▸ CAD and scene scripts
+--
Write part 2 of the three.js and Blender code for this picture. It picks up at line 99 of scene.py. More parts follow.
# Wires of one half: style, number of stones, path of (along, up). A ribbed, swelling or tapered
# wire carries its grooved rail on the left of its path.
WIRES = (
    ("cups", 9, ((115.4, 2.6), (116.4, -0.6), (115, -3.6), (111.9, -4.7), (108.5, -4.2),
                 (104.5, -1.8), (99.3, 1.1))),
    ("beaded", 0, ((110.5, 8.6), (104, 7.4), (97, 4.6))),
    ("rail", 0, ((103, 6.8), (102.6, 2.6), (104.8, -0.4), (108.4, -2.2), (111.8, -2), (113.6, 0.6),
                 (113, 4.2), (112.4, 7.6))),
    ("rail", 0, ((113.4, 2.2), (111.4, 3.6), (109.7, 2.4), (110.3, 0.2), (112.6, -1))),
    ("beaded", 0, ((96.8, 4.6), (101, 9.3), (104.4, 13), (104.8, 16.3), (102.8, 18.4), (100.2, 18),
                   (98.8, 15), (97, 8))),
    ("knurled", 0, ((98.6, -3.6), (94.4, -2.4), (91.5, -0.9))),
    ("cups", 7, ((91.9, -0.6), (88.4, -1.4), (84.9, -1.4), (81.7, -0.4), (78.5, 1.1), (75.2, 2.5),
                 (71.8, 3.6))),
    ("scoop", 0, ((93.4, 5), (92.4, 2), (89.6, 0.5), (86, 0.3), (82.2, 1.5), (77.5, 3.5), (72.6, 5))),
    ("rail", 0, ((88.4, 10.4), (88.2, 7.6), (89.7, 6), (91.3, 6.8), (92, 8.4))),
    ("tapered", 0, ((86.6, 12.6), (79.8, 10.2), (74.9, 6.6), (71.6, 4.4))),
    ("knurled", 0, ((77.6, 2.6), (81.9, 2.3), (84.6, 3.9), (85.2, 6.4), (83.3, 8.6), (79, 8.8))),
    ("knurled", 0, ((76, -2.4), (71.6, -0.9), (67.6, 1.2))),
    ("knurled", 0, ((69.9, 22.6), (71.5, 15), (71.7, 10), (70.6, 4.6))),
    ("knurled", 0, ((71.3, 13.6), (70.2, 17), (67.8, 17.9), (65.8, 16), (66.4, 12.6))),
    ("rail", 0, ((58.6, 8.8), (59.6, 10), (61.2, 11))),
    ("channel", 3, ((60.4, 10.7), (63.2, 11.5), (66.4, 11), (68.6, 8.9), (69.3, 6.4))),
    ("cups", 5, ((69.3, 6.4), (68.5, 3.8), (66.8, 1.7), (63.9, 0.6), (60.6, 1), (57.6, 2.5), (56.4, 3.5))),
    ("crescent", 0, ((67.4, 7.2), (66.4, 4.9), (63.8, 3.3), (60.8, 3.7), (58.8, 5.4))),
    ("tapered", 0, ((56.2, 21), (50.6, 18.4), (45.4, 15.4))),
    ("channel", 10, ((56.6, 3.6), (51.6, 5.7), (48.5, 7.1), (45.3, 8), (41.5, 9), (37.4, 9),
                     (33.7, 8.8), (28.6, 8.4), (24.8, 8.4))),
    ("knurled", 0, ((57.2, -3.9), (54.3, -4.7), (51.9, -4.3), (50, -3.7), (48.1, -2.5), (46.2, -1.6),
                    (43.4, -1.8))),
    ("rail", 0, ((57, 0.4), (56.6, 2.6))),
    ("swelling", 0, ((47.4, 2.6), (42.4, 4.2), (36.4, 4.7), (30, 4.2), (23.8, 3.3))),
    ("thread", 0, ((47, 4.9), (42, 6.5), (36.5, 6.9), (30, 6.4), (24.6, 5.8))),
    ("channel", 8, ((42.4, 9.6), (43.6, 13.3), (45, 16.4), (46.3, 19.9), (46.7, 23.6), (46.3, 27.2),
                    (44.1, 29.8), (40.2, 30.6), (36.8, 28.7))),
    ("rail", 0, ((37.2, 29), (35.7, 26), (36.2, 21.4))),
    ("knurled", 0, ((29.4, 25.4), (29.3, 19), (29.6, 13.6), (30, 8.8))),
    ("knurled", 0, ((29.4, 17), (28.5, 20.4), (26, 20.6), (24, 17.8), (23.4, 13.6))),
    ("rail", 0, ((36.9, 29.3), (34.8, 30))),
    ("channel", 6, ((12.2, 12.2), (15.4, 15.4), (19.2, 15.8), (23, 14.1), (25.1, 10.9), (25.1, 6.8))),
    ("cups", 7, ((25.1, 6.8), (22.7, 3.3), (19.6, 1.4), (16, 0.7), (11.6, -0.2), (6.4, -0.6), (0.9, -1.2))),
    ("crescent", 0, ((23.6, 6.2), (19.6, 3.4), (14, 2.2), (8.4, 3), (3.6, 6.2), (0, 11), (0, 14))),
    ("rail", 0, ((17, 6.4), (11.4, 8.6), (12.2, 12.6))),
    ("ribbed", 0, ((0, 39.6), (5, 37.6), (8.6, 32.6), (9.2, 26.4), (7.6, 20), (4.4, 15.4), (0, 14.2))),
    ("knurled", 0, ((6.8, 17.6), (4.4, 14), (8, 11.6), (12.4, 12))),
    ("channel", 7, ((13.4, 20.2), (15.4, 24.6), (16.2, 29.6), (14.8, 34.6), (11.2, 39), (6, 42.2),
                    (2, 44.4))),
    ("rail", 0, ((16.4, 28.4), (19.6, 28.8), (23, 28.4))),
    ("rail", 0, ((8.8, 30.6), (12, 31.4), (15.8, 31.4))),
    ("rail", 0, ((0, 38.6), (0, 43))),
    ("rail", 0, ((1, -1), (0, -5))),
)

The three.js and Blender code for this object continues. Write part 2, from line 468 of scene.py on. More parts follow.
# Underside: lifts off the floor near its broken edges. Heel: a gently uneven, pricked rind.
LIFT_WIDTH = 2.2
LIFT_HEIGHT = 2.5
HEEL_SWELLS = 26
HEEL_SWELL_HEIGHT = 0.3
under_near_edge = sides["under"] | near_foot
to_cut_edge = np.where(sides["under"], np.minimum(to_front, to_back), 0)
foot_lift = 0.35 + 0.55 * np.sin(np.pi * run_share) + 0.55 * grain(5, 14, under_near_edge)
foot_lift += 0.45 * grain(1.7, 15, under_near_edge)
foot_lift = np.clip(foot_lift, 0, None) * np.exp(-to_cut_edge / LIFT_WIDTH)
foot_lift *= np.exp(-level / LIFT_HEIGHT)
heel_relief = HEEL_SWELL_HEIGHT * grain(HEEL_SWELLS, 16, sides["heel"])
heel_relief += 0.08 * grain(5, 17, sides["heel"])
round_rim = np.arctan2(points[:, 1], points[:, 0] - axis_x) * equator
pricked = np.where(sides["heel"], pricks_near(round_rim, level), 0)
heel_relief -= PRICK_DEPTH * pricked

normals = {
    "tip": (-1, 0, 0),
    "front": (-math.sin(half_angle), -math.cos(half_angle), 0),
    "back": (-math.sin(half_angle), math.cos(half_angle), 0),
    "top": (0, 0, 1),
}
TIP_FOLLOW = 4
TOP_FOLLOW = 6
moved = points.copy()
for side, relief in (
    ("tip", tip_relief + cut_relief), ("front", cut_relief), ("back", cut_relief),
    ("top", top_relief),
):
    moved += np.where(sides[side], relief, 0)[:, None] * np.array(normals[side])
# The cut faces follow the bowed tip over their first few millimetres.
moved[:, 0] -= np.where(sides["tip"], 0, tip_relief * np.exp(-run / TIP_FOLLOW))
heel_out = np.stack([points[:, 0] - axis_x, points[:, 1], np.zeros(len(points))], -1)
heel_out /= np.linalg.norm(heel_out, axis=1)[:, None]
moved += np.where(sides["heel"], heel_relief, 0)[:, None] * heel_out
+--
▸ AIM OF THE TASK
Above are the entries. Output exactly the lines beginning with the line that has "The three.js and Blender code for this object" and ending with the line that has "heel_relief -= PRICK_DEPTH * pricked".

▸ PROBLEM SOLUTION
The three.js and Blender code for this object continues. Write part 2, from line 468 of scene.py on. More parts follow.
# Underside: lifts off the floor near its broken edges. Heel: a gently uneven, pricked rind.
LIFT_WIDTH = 2.2
LIFT_HEIGHT = 2.5
HEEL_SWELLS = 26
HEEL_SWELL_HEIGHT = 0.3
under_near_edge = sides["under"] | near_foot
to_cut_edge = np.where(sides["under"], np.minimum(to_front, to_back), 0)
foot_lift = 0.35 + 0.55 * np.sin(np.pi * run_share) + 0.55 * grain(5, 14, under_near_edge)
foot_lift += 0.45 * grain(1.7, 15, under_near_edge)
foot_lift = np.clip(foot_lift, 0, None) * np.exp(-to_cut_edge / LIFT_WIDTH)
foot_lift *= np.exp(-level / LIFT_HEIGHT)
heel_relief = HEEL_SWELL_HEIGHT * grain(HEEL_SWELLS, 16, sides["heel"])
heel_relief += 0.08 * grain(5, 17, sides["heel"])
round_rim = np.arctan2(points[:, 1], points[:, 0] - axis_x) * equator
pricked = np.where(sides["heel"], pricks_near(round_rim, level), 0)
heel_relief -= PRICK_DEPTH * pricked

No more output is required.